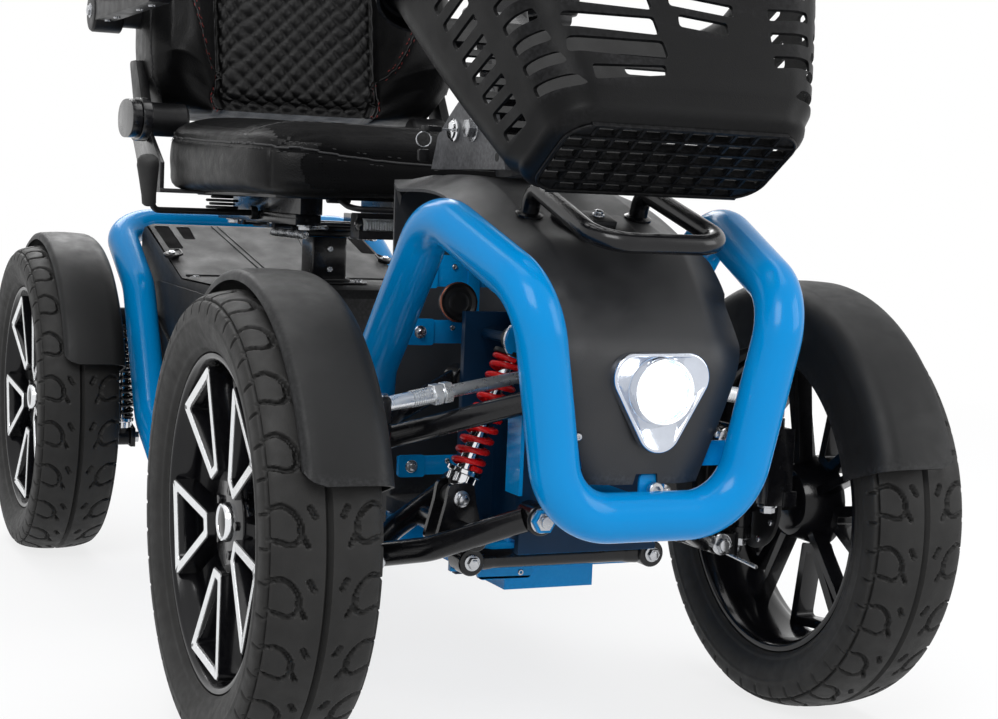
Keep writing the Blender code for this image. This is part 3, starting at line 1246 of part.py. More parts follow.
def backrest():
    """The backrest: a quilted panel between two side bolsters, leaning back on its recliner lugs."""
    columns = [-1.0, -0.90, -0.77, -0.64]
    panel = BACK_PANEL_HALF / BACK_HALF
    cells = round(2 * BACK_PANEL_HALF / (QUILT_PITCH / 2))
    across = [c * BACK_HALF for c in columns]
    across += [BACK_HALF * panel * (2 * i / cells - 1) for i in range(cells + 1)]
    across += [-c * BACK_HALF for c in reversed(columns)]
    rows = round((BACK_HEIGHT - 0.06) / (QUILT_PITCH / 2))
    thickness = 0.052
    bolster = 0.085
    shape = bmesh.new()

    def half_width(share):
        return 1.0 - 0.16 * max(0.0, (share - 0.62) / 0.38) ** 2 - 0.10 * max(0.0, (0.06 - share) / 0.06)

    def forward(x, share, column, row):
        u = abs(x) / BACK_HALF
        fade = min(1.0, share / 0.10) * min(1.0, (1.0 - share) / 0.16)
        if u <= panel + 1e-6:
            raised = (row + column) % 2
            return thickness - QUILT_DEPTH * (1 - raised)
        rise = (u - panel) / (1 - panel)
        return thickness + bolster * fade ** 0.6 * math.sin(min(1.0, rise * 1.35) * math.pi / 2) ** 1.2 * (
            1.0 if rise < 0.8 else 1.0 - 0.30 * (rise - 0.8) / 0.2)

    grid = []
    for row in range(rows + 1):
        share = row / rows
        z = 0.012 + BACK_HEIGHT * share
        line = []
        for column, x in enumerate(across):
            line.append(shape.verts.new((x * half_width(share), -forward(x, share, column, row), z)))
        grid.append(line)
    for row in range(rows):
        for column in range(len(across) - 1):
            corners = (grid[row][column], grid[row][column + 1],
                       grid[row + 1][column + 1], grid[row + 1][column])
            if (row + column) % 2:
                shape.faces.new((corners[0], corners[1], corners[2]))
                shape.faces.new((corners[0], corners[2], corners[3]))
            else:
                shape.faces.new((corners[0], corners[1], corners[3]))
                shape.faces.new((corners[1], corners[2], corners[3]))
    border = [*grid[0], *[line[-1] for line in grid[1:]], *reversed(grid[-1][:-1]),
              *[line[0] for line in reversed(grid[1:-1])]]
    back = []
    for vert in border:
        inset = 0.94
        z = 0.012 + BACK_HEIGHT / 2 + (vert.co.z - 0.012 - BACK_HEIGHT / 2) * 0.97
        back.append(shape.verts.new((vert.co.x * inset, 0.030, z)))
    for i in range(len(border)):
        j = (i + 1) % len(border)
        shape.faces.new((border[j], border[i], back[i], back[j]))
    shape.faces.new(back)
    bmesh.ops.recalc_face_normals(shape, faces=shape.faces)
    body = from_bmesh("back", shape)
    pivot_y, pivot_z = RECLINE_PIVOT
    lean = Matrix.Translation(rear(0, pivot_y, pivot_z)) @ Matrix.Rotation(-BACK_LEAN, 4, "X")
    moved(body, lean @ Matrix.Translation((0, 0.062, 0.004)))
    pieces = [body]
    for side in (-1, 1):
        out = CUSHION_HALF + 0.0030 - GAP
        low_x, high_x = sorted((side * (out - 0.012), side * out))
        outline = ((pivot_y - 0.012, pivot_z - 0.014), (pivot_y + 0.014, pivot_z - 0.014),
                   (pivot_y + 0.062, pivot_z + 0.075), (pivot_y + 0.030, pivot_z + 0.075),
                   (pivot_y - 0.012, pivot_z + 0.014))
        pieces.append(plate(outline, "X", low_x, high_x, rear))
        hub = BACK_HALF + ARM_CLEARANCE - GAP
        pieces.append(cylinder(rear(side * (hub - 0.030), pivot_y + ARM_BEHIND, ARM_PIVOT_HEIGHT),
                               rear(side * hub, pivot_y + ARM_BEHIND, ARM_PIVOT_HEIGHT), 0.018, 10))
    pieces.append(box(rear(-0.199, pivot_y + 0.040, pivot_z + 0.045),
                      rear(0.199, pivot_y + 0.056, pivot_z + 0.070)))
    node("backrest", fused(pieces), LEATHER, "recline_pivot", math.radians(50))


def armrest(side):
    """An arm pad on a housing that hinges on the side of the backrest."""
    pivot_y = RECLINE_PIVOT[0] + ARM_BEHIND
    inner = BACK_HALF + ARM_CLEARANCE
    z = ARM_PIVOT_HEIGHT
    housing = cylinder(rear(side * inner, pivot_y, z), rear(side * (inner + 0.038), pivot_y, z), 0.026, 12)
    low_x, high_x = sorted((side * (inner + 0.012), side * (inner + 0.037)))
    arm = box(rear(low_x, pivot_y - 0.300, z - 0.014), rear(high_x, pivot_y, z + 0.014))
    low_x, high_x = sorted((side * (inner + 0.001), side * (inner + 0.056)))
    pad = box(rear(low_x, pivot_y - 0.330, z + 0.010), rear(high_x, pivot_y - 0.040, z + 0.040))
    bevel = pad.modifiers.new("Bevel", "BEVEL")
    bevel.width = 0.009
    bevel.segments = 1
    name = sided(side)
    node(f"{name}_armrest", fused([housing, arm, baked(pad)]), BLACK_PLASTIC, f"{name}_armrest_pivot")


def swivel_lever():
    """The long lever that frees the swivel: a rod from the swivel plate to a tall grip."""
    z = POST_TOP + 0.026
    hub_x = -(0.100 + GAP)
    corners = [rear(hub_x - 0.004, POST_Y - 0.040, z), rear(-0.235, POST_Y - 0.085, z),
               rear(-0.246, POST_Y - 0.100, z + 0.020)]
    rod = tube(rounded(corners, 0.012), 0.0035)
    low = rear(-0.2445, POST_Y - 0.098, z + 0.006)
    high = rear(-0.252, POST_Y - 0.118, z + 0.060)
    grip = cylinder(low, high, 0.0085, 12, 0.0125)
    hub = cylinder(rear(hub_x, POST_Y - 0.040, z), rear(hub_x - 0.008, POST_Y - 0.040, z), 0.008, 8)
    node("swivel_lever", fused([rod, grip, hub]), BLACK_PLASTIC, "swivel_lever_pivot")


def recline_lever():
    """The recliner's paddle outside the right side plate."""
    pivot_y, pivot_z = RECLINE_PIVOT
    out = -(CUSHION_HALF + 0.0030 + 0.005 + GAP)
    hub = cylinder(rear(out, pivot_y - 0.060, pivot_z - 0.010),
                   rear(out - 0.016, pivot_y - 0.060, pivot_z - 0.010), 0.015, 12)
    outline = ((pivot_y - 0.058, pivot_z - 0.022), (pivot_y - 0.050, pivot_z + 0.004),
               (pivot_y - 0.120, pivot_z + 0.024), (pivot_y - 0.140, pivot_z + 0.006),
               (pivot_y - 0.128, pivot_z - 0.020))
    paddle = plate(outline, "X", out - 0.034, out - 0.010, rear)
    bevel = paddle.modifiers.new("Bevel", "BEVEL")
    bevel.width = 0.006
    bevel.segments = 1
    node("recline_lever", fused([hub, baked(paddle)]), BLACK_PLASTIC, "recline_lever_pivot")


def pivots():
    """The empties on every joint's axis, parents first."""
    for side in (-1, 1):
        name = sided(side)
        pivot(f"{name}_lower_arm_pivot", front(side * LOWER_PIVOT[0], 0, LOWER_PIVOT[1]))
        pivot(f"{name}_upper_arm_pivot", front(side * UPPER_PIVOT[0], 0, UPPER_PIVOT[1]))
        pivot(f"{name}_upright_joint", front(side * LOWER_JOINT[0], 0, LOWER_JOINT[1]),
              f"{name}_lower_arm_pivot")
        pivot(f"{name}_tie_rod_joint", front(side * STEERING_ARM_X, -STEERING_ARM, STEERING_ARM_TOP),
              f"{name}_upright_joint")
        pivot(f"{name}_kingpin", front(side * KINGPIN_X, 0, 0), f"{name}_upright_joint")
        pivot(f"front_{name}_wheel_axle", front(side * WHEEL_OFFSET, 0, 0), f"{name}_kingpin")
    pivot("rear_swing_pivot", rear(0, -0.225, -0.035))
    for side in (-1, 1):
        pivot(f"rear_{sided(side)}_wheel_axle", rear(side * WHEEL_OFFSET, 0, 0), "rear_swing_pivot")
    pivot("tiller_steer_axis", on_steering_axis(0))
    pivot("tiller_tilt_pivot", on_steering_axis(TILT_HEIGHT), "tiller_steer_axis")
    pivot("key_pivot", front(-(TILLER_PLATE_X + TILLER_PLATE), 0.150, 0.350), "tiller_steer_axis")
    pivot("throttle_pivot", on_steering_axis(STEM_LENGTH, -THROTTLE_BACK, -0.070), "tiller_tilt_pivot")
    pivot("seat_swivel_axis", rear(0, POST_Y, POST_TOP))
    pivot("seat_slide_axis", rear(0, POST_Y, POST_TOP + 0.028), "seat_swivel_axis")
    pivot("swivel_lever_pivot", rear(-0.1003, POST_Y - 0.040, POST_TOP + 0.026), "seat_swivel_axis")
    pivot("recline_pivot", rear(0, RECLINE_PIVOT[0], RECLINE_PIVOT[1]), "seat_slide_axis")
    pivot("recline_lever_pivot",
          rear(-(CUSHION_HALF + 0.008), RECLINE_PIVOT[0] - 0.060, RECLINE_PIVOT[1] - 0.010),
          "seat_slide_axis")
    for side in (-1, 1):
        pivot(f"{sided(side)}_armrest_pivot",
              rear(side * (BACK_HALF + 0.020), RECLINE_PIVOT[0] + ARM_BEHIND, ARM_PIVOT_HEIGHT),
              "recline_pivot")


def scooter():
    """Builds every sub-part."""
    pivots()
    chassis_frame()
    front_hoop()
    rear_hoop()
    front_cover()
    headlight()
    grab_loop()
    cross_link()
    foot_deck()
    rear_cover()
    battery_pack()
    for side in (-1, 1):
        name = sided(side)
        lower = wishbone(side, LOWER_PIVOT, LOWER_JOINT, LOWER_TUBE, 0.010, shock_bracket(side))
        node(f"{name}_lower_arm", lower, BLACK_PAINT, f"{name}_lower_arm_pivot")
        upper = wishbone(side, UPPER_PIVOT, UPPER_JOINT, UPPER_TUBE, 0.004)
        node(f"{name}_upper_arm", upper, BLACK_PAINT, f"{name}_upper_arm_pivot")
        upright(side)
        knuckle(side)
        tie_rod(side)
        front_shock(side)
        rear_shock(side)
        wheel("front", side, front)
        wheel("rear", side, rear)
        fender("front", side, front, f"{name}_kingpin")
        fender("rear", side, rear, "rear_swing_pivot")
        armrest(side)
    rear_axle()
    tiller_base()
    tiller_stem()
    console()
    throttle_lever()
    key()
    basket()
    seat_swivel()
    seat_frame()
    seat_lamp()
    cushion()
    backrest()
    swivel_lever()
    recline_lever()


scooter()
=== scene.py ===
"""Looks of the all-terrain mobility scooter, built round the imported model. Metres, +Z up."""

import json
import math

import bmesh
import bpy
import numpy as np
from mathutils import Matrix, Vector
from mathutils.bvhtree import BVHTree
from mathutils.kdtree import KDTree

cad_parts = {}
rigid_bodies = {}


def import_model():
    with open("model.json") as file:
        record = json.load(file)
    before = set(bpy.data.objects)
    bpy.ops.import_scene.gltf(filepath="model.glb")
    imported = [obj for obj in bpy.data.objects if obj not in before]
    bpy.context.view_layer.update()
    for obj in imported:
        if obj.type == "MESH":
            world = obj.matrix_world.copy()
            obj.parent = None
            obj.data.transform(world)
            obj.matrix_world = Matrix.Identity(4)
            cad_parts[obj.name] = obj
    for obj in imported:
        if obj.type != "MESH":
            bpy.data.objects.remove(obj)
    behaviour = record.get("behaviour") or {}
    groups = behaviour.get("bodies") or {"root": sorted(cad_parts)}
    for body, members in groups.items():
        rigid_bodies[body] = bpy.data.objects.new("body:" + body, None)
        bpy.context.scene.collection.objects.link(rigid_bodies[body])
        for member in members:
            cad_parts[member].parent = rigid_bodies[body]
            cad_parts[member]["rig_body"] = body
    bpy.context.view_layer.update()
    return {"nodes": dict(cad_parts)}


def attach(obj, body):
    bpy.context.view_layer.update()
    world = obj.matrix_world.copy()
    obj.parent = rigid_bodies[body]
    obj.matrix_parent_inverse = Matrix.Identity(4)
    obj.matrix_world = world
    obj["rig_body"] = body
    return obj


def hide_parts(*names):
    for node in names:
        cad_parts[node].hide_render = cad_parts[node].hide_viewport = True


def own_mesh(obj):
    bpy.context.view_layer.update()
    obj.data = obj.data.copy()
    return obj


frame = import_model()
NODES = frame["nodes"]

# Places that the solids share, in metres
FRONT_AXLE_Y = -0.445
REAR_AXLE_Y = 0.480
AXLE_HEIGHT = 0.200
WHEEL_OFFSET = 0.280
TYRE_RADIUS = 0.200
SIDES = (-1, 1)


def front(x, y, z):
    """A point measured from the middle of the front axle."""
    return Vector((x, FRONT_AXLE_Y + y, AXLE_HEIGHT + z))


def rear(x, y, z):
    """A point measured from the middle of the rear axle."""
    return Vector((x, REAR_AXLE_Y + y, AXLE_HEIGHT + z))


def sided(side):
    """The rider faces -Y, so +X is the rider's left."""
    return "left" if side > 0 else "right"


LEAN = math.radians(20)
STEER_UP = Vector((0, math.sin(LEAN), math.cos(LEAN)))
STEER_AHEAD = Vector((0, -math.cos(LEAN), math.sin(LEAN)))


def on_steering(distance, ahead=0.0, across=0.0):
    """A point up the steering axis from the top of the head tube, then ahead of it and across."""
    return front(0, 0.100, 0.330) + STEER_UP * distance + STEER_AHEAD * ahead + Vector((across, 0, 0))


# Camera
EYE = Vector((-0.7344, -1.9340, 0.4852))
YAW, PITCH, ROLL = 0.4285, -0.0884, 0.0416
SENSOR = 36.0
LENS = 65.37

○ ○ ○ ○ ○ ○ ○

§ GIVEN REQUEST
Exactly those lines that run from the line with "record = json.load(file)" through the line with "if side > 0" are to be reproduced; both end lines belong to the range.

§ EXERCISE OUTPUT
        record = json.load(file)
    before = set(bpy.data.objects)
    bpy.ops.import_scene.gltf(filepath="model.glb")
    imported = [obj for obj in bpy.data.objects if obj not in before]
    bpy.context.view_layer.update()
    for obj in imported:
        if obj.type == "MESH":
            world = obj.matrix_world.copy()
            obj.parent = None
            obj.data.transform(world)
            obj.matrix_world = Matrix.Identity(4)
            cad_parts[obj.name] = obj
    for obj in imported:
        if obj.type != "MESH":
            bpy.data.objects.remove(obj)
    behaviour = record.get("behaviour") or {}
    groups = behaviour.get("bodies") or {"root": sorted(cad_parts)}
    for body, members in groups.items():
        rigid_bodies[body] = bpy.data.objects.new("body:" + body, None)
        bpy.context.scene.collection.objects.link(rigid_bodies[body])
        for member in members:
            cad_parts[member].parent = rigid_bodies[body]
            cad_parts[member]["rig_body"] = body
    bpy.context.view_layer.update()
    return {"nodes": dict(cad_parts)}


def attach(obj, body):
    bpy.context.view_layer.update()
    world = obj.matrix_world.copy()
    obj.parent = rigid_bodies[body]
    obj.matrix_parent_inverse = Matrix.Identity(4)
    obj.matrix_world = world
    obj["rig_body"] = body
    return obj


def hide_parts(*names):
    for node in names:
        cad_parts[node].hide_render = cad_parts[node].hide_viewport = True


def own_mesh(obj):
    bpy.context.view_layer.update()
    obj.data = obj.data.copy()
    return obj


frame = import_model()
NODES = frame["nodes"]

# Places that the solids share, in metres
FRONT_AXLE_Y = -0.445
REAR_AXLE_Y = 0.480
AXLE_HEIGHT = 0.200
WHEEL_OFFSET = 0.280
TYRE_RADIUS = 0.200
SIDES = (-1, 1)


def front(x, y, z):
    """A point measured from the middle of the front axle."""
    return Vector((x, FRONT_AXLE_Y + y, AXLE_HEIGHT + z))


def rear(x, y, z):
    """A point measured from the middle of the rear axle."""
    return Vector((x, REAR_AXLE_Y + y, AXLE_HEIGHT + z))


def sided(side):
    """The rider faces -Y, so +X is the rider's left."""
    return "left" if side > 0 else "right"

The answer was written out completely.